What's Happening?
In a groundbreaking experiment at CERN, scientists have recreated plasma jets similar to those found around supermassive black holes, providing insights into cosmic magnetic fields and the mystery of missing
gamma rays. Using the Super Proton Synchrotron, researchers generated high-density plasma 'fireballs' that mimic blazar jets, which are streams of plasma ejected from active galactic nuclei. The experiment challenges existing theories about plasma behavior and suggests that faint intergalactic magnetic fields may deflect gamma rays, explaining their observed shortfall.
Why It's Important?
This experiment is crucial for understanding the role of cosmic magnetic fields in the universe. By simulating blazar jets, scientists can better comprehend how these fields influence gamma ray propagation and potentially uncover relics from the early universe.
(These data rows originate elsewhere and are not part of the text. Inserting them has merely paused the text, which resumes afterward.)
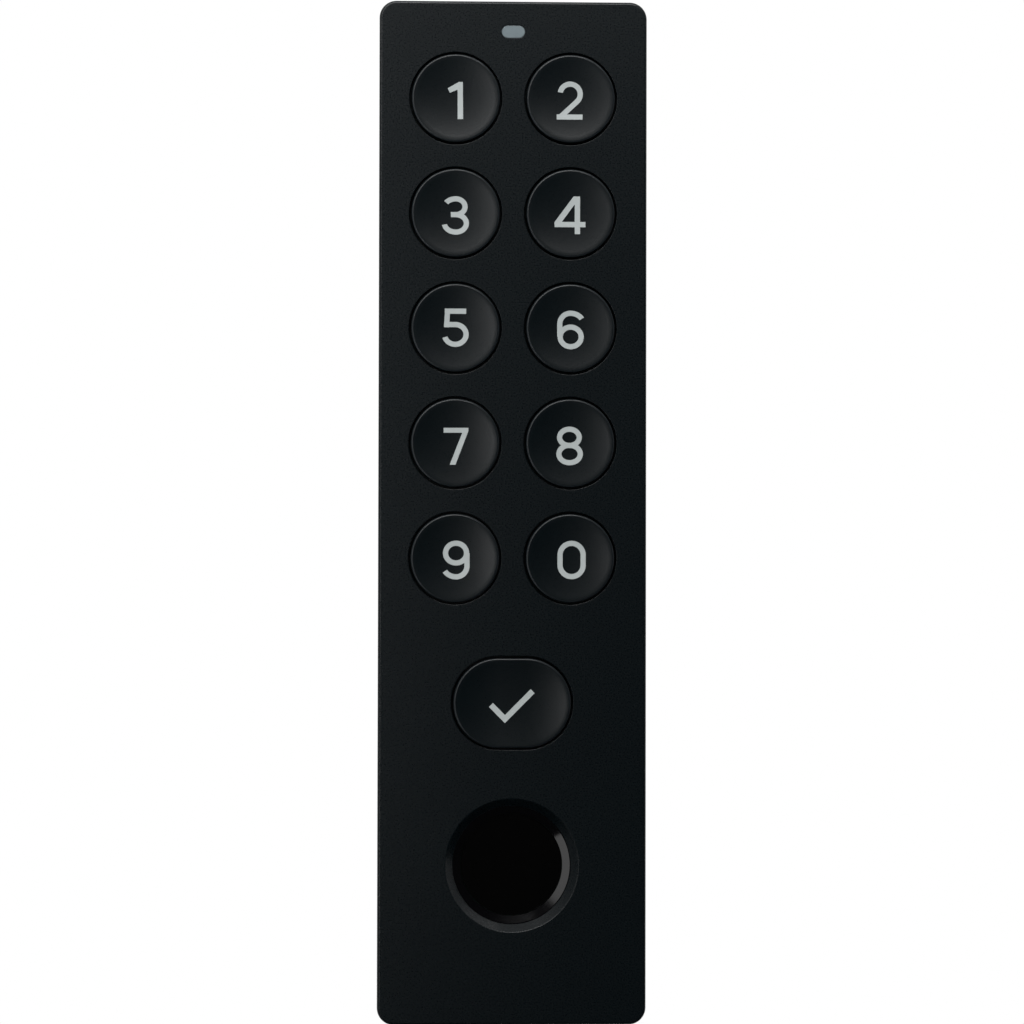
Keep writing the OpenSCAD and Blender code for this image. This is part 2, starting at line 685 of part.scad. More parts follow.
module lock_screw() color([0.6, 0.6, 0.62]) {
    head_bottom = -body_h / 2 + 0.15;
    head_top = lock_seat - 0.05;
    socket_depth = 1.1;
    groove_top = clip_z + clip_t + clip_play;
    difference() {
        upright(0, lock_at, lock_head_d, head_bottom, head_top);
        translate([0, lock_at - body_d, head_bottom - cut])
            cylinder(d = lock_hex, h = socket_depth + cut, $fn = 6);
    }
    upright(0, lock_at, lock_d, head_top, clip_z);
    upright(0, lock_at, groove_d, clip_z, groove_top);
    upright(0, lock_at, lock_d, groove_top, lock_tip);
}

// Flat clip that snaps into the screw's groove and keeps it in the cover
module lock_screw_clip() color([0.5, 0.5, 0.52]) difference() {
    bottom = clip_z + clip_play / 2;
    upright(0, lock_at, 5.8, bottom, bottom + clip_t);
    upright(0, lock_at, groove_d + 0.06, clip_z - cut, clip_z + cut);
    block(0, clip_z, 1.9, 3, lock_at - 5, lock_at);
}

// ---- Assembly ------------------------------------------------------------------------------

front_cover();
status_light_lens();
sensor_bezel();
sensor_gasket();
sensor_pad();
sensor_module();
sensor_retainer();
sensor_retainer_screws();
sensor_flex();
for (i = [0:9]) digit_key(i);
key_enter();
key_mat();
main_board();
board_screws();
key_switches();
key_lamps();
status_lamp();
radio_module();
buzzer();
controller_chips();
board_parts();
flex_socket();
battery_tray();
housing_seal();
housing_screws();
for (i = [0:3]) battery(i);
contact_positive();
contact_negative();
contact_middle(-cell_x, false);  // contact_middle_left
contact_middle(cell_x, true);  // contact_middle_right
contact_bridge();
battery_springs();
wall_plate();
lock_insert();
lock_screw();
lock_screw_clip();
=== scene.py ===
"""A slim black wall keypad with a fingerprint sensor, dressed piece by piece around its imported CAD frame."""
import math

import bmesh
import bpy
from mathutils import Matrix, Vector
from mathutils.geometry import delaunay_2d_cdt


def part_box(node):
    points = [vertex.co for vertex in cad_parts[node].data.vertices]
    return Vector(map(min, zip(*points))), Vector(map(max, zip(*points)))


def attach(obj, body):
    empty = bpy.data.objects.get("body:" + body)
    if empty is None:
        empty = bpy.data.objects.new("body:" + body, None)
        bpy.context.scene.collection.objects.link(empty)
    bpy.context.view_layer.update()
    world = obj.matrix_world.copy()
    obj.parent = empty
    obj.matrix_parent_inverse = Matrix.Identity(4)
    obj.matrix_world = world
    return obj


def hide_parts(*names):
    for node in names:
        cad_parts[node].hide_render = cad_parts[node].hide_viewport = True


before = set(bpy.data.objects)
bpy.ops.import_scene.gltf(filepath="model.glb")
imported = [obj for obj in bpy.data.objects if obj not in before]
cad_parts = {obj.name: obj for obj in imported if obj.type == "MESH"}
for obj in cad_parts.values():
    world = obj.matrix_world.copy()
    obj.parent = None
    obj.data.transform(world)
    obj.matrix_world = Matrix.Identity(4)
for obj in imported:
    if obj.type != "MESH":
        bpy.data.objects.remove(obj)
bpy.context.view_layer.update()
MM = 0.001

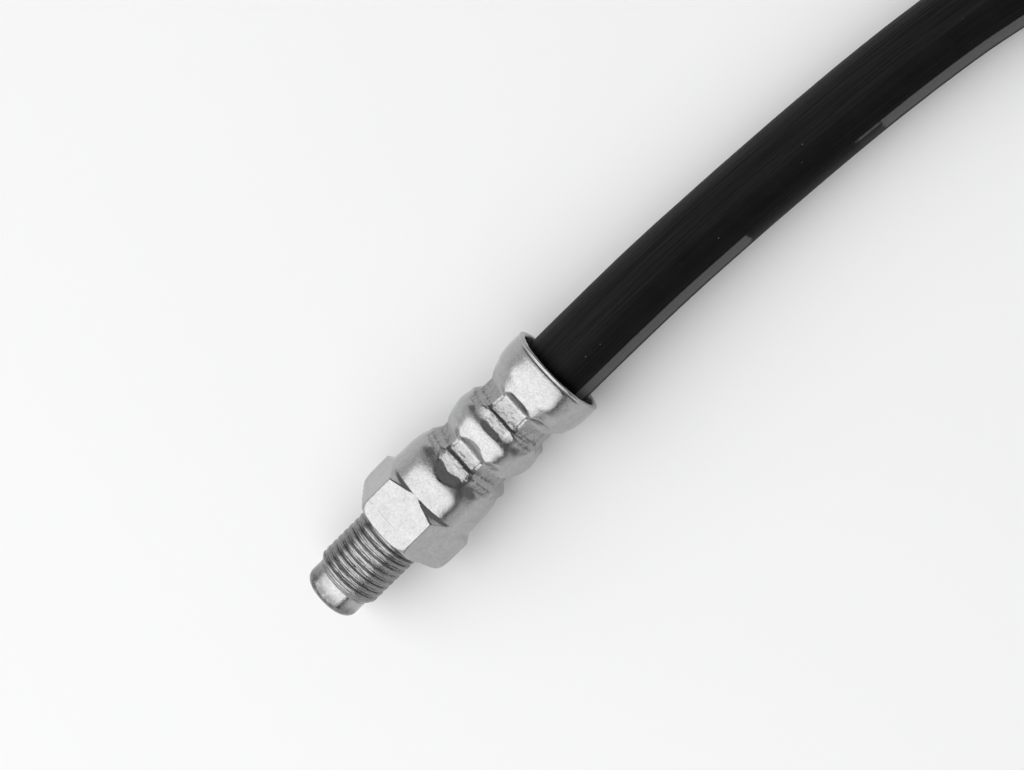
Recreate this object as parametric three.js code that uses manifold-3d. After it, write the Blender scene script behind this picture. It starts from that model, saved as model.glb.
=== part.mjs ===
// Brake hose: a rubber hose with a one-piece steel end fitting crimped over each end.
//
// Each fitting is turned from hexagon bar. From its tip it has a smooth nose with the fluid
// passage, a male thread, a hexagon for the spanner, and a thin skirt that takes the hose.
// A steel insert is pressed into the fitting's passage and stands inside the skirt. The hose end
// is pushed over the insert, and eight jaws close the skirt onto the rubber in two bands.
//
// Units are millimetres, +Z is up and the assembly lies on the plane z = 0. The near fitting lies
// along X with its nose towards -X, and the origin is on the surface below its middle.
import * as THREE from 'three';
import { mergeVertices } from 'three/addons/utils/BufferGeometryUtils.js';
import Module from 'manifold-3d';

const wasm = await Module();
wasm.setup();

// Nose and thread, measured from the fitting's tip
const NOSE_RADIUS = 4.1;
const NOSE_EDGE_RADIUS = 1.2;
const NOSE_LENGTH = 3.3;
const THREAD_RADIUS = 4.76; // 3/8 in - 24 UNF over its crests
const THREAD_LEAD_IN = 1.0;
const THREAD_LENGTH = 9.3; // with its lead-in

// Hexagon
const HEX_ACROSS_FLATS = 14.0;
const HEX_CORNER_RADIUS = 8.03; // the bar's corners are just broken
const HEX_LENGTH = 7.7;
const HEX_FRONT_CONE = THREE.MathUtils.degToRad(68); // from the axis
const HEX_REAR_CHAMFER = THREE.MathUtils.degToRad(45);
const HEX_FACE_WIDTH = 0.15; // flat ring in front, between the thread and the cone

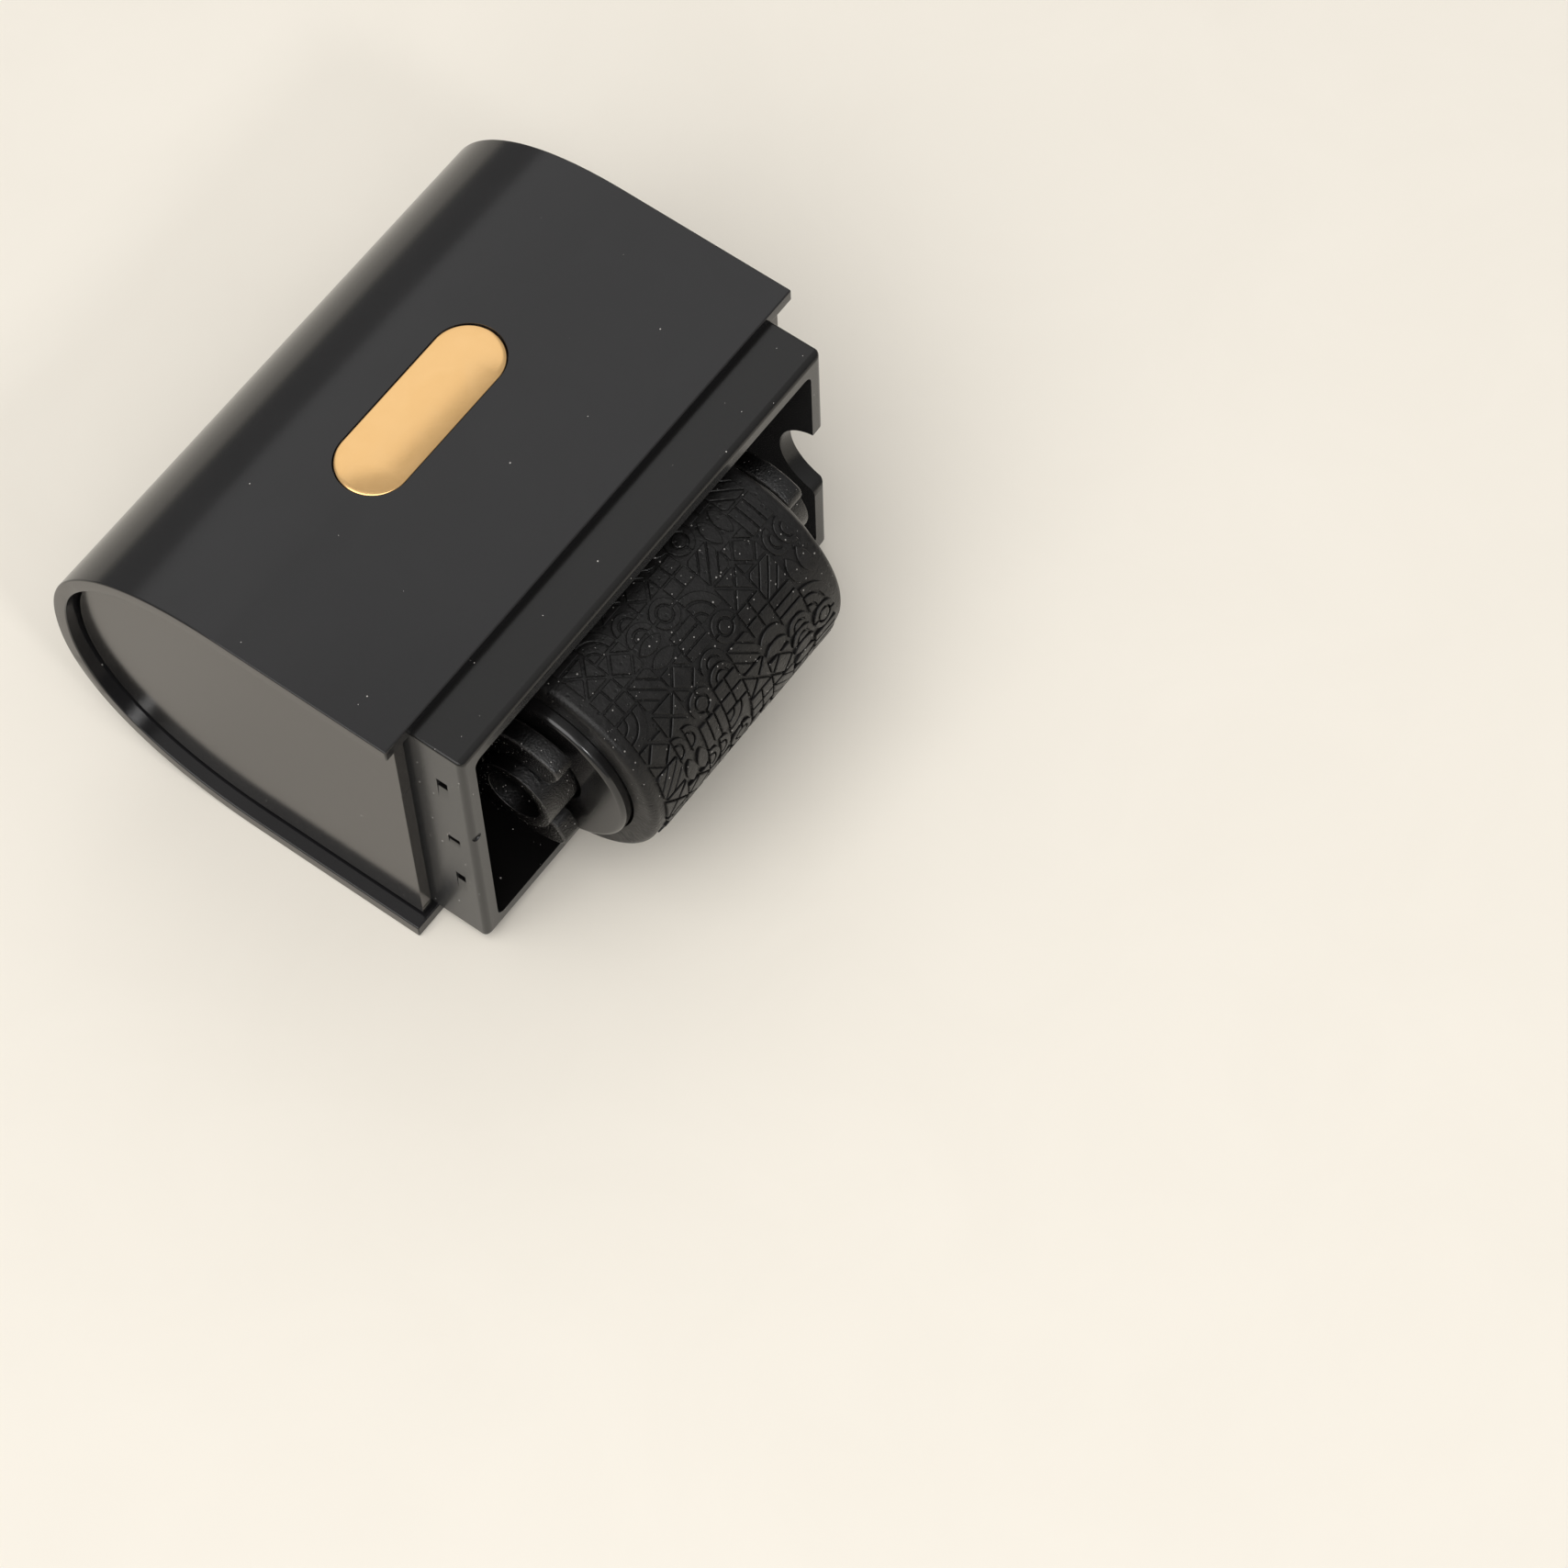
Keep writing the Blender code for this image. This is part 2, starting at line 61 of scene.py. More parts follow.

The findings could impact theories about cosmic ray propagation, galaxy formation, and the distribution of cosmic structures, offering a new perspective on the universe's magnetic landscape.
What's Next?
The research team plans to conduct follow-up experiments to directly measure the effects of magnetic fields on lab plasmas. These studies could further validate the hypothesis of ancient intergalactic magnetic fields and explore their implications for cosmic ray deflection. Collaborations with upcoming facilities like the Facility for Antiproton and Ion Research (FAIR) in Germany may enhance the density and scale of simulations, providing deeper insights into cosmic phenomena.
Beyond the Headlines
The experiment bridges laboratory plasma physics with high-energy astrophysics, offering a new window into unresolved questions about the universe's magnetic fields. It challenges traditional models of blazar emissions and highlights the importance of external magnetic influences. The findings could also inform advancements in fusion energy and materials science, as insights into plasma stability may improve tokamak designs for controlled fusion.